The effect of geographic risk factors on disaster mass evacuation strategies: A smart hybrid optimization

Abstract

This paper investigates an urban Emergency Evacuation Network Design (EEND) problem on a large scale when geographical risk in different areas varies. The decisions to make are (i) determining active shelters, (ii) selecting evacuation routes, and (iii) managing the supply of relief commodities from distribution centers to shelters. A region prone to floods and hurricanes is divided into zones, each with a specific vulnerability risk. For each zone, a risk measure is calculated by combining the risk factors –transporting people and relief commodities and the placement of temporary shelters. The objective is to minimize the maximum risk across the network, ensuring a balanced distribution of risk.

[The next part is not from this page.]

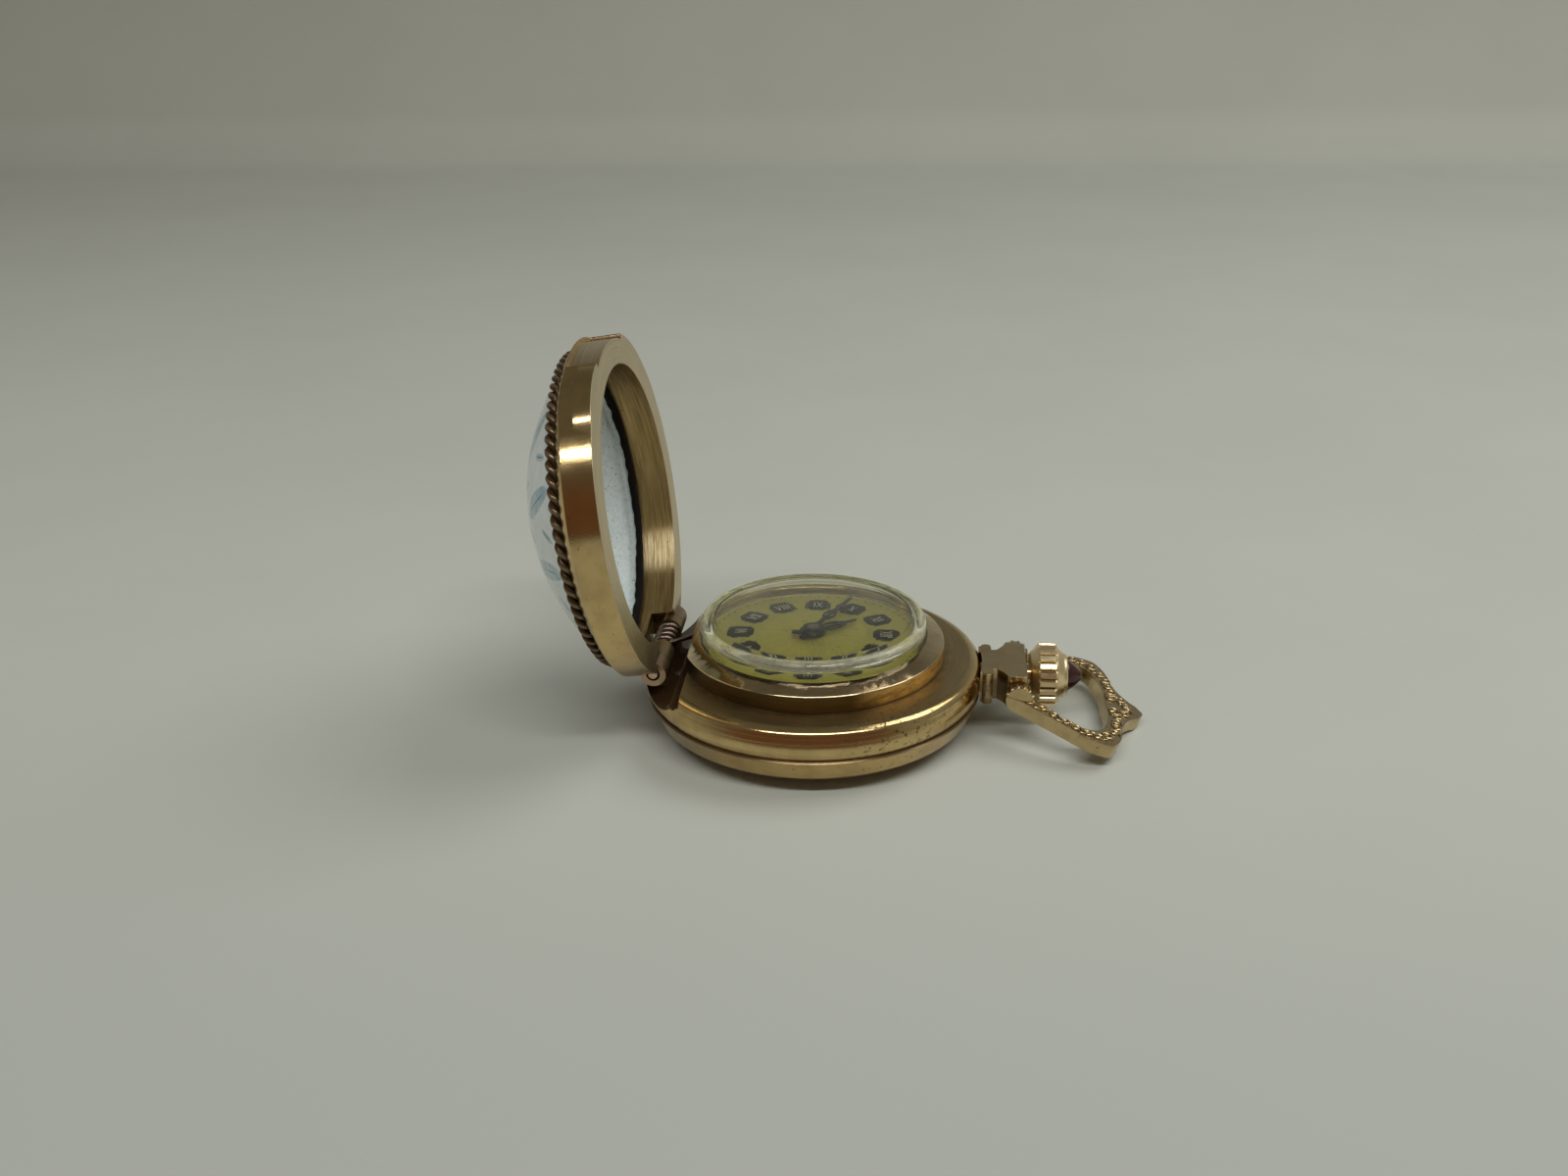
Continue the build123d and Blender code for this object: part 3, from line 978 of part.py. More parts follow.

A combinatorial scenario planning approach is developed to manage the uncertainty in disaster severity and the evacuee numbers. To incorporate varied geographical risks, a smart hybrid optimization approach as a new solution technique is developed, tuned, and validated to solve the EEND problem. The proposed approach uses directed local search structures designed for the EEND problem and an AI-based self-parameter tuning module, enhancing performance. To extract insights, Rennes, France, is considered a case study. The results indicate a reduction in casualties using a min–max formulation compared to traditional sum-risk objectives. Further, a detailed evacuation plan that increases the number of city regions enhances EEND performance. Practical insights suggest minimizing the number of shelters to the essential capacity needed to host all evacuees, as additional shelters may lead to increased evacuation and supply routes, potentially in areas with higher risk.